Mit dem sogenannten Islamischen Staat hat Merkels aktuelle Kehrtwende allenfalls am Rande zu tun, mehr mit dem deutsch-französischen Verhältnis. Das ist angeschlagen – im Streit um die griechische Schuldenpolitik hat es nicht funktioniert, noch weniger in der Flüchtlingskrise. Die Kanzlerin ist offensichtlich der Überzeugung, dass militärische Zurückhaltung das Verhältnis zu Frankreich nachhaltig beschädigen würde. Dieses Risiko will Merkel nicht eingehen, zumal die EU insgesamt, wieder einmal, in einer Identitätskrise steckt: Aus Feigheit oder Nationalismus erklären die meisten ihrer Mitglieder die Flüchtlingskrise zu einem deutschen Problem. Kurzum: Die Bundesregierung zeigt sich solidarisch, weil fast alle anderen EU-Staaten, darunter Frankreich, es nicht sind.
Mehr Feinde als man Terroristen tötet
Als Begründung für einen Kriegseinsatz reicht das nicht – vor allem deshalb nicht, weil weder Frankreich noch die USA bislang eine überzeugende Strategie für ihren Kampf gegen den IS präsentiert haben. Die Theorie des Kriegs gegen den Terror besagt, dass so viele Terroristen getötet werden, bis es keinen Terrorismus mehr gibt. Aber das funktioniert nicht. "Mit dieser Strategie schafft man sich mehr neue Feinde, als man Terroristen tötet", sagt der Journalist Jeremy Scahill, der den amerikanischen Anti-Terror-Krieg vor Ort beobachtet hat, in Afghanistan, im Irak, in Somalia und im Jemen. Jedes dieser Länder ist ein Beleg, dass der Krieg gegen den Terror nicht funktioniert. Auch der syrische Bürgerkrieg und das IS-Kalifat sind eine Folge dieses Krieges.
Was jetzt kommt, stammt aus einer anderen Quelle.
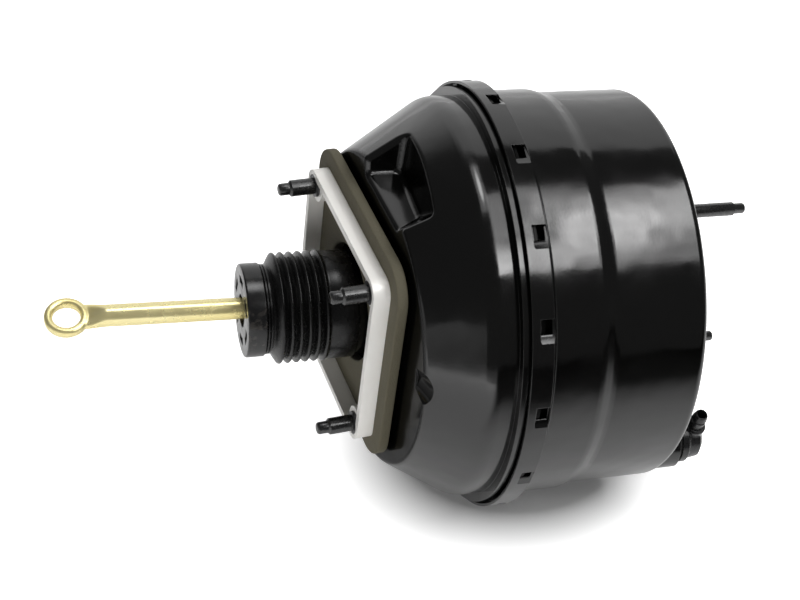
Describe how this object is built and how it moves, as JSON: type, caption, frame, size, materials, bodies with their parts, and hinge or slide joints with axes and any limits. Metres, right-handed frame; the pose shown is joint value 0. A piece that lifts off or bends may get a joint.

Die Paradoxie ist, dass der Krieg gegen den Terror zur Strategie der Terroristen gehört: Je mehr "Kollateralschäden", also zivile Opfer, es im Kampf gegen den IS in Syrien und im Irak gibt, desto besser für die Terroristen. Jedes von amerikanischen, französischen oder auch russischen Bomben getötete Kind ist ein Beleg für die These der militanten Islamisten, der Rest der Welt führe einen "Kreuzzug" gegen Muslime. Das macht eine wirkungsvolle, überzeugende Strategie im Kampf gegen den IS so schwierig.
Mit dem Bundeswehreinsatz gegen den IS kauft Merkel sich Zeit. Die Tornados und die Fregatte verdecken, dass das zentrale europäische Problem ungelöst bleibt: Hat die EU den Willen und die Kraft, gemeinsam auf globale Herausforderungen zu reagieren? Grundsätzlich ist gegen gekaufte Zeit nichts einzuwenden. In diesem Fall jedoch ist der Preis zu hoch.